_Provided data_
--
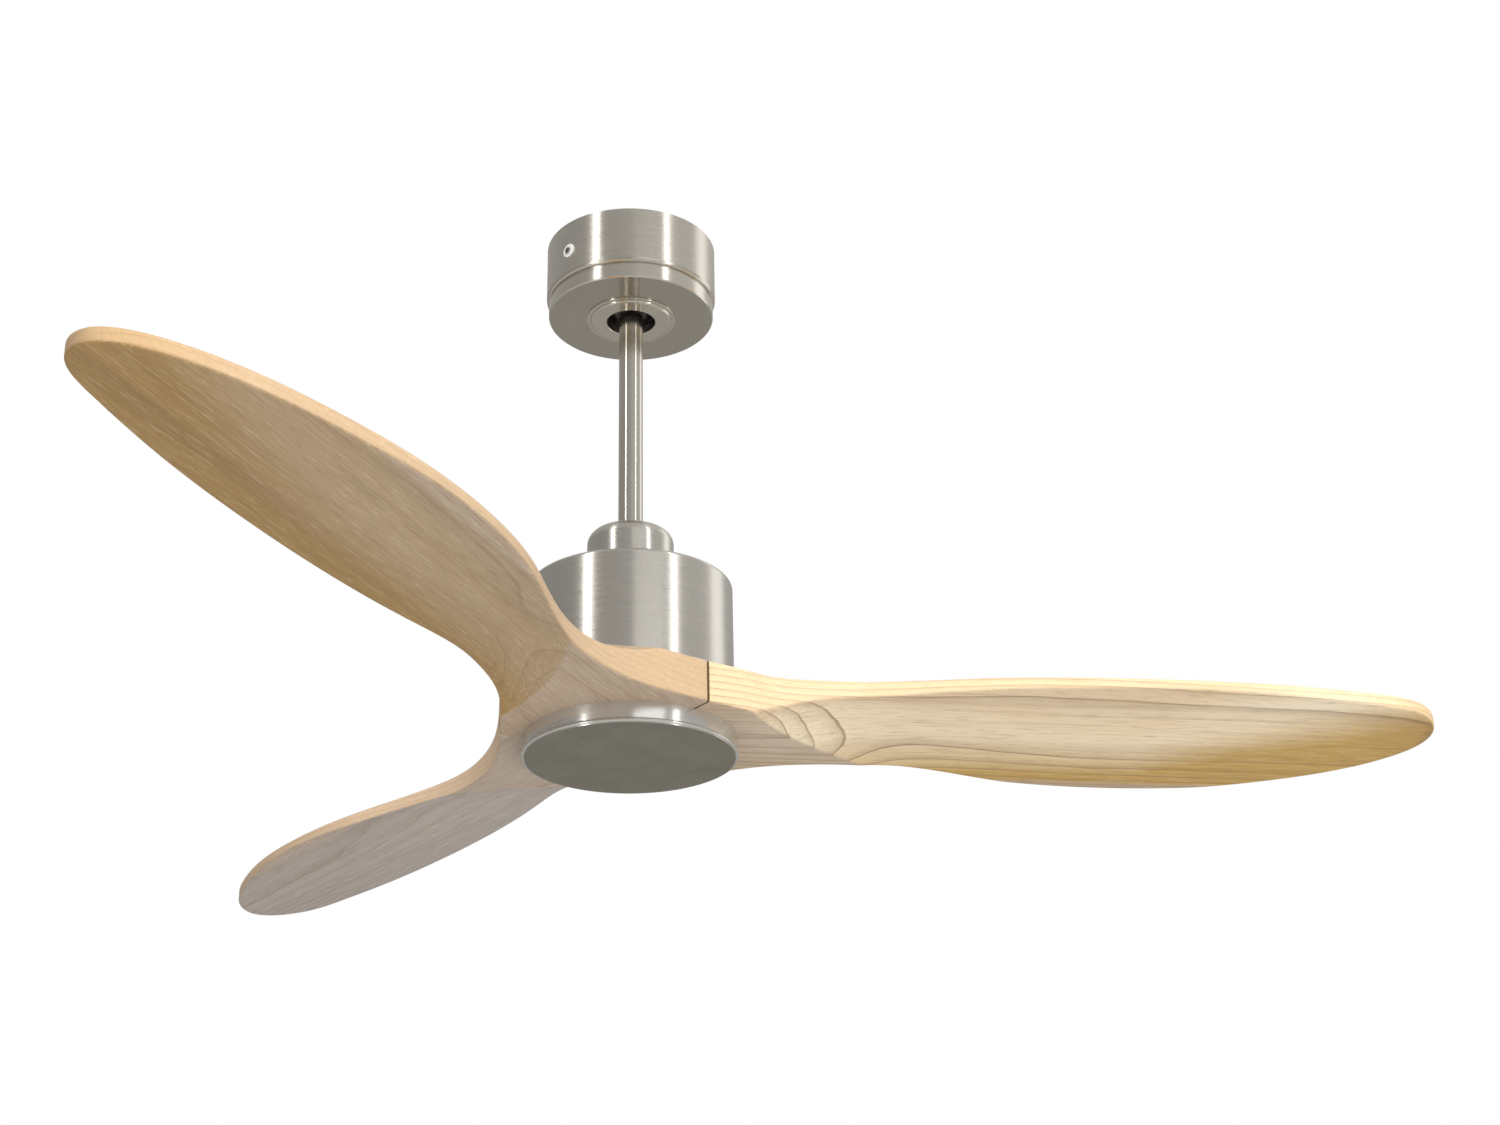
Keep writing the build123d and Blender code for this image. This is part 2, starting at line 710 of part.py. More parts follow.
--
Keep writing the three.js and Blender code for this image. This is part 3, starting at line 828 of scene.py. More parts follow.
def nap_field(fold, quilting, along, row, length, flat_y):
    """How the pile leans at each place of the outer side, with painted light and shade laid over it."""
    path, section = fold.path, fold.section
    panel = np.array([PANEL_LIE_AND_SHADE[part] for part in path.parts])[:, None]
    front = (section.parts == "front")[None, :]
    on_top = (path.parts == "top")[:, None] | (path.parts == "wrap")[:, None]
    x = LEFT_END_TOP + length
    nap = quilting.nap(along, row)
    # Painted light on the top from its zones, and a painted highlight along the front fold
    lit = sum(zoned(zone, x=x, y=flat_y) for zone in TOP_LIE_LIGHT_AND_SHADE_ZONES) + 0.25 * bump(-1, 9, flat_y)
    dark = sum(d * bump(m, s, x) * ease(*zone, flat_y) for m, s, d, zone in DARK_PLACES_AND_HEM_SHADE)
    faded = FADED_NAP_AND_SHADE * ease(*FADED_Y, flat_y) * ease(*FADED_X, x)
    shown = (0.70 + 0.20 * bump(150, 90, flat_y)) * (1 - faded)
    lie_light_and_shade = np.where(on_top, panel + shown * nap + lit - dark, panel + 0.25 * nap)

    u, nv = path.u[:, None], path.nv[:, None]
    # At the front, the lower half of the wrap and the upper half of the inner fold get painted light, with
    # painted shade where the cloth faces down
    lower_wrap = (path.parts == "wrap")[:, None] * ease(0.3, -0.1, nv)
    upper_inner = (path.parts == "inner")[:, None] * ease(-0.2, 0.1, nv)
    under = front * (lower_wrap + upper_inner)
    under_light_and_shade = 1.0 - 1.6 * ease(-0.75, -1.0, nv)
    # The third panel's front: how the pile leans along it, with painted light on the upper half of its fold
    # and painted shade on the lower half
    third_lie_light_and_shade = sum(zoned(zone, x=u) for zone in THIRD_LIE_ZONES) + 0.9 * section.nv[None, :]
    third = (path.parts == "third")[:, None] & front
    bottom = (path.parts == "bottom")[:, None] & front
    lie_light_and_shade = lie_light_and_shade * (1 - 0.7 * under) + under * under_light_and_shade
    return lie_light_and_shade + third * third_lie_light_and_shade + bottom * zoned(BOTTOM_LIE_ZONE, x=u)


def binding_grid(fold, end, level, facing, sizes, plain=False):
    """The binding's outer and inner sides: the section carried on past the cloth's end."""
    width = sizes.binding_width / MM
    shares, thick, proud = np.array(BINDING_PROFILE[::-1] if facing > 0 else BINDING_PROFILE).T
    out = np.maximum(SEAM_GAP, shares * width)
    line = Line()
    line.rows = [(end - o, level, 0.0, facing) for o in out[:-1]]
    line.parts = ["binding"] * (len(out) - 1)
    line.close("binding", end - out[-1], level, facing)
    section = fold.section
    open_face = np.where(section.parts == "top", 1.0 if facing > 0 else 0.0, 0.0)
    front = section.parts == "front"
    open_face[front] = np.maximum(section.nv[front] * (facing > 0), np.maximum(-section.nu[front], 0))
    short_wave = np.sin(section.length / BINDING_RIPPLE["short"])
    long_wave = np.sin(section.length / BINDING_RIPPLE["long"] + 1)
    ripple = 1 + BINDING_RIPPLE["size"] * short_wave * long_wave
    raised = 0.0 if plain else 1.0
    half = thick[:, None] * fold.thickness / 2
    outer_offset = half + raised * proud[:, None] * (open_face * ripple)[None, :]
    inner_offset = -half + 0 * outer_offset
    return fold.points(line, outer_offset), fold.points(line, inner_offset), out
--
_What is expected_
Select all lines in the listing that include the word "Keep".

_Written solution_
Keep writing the build123d and Blender code for this image. This is part 2, starting at line 710 of part.py. More parts follow.
Keep writing the three.js and Blender code for this image. This is part 3, starting at line 828 of scene.py. More parts follow.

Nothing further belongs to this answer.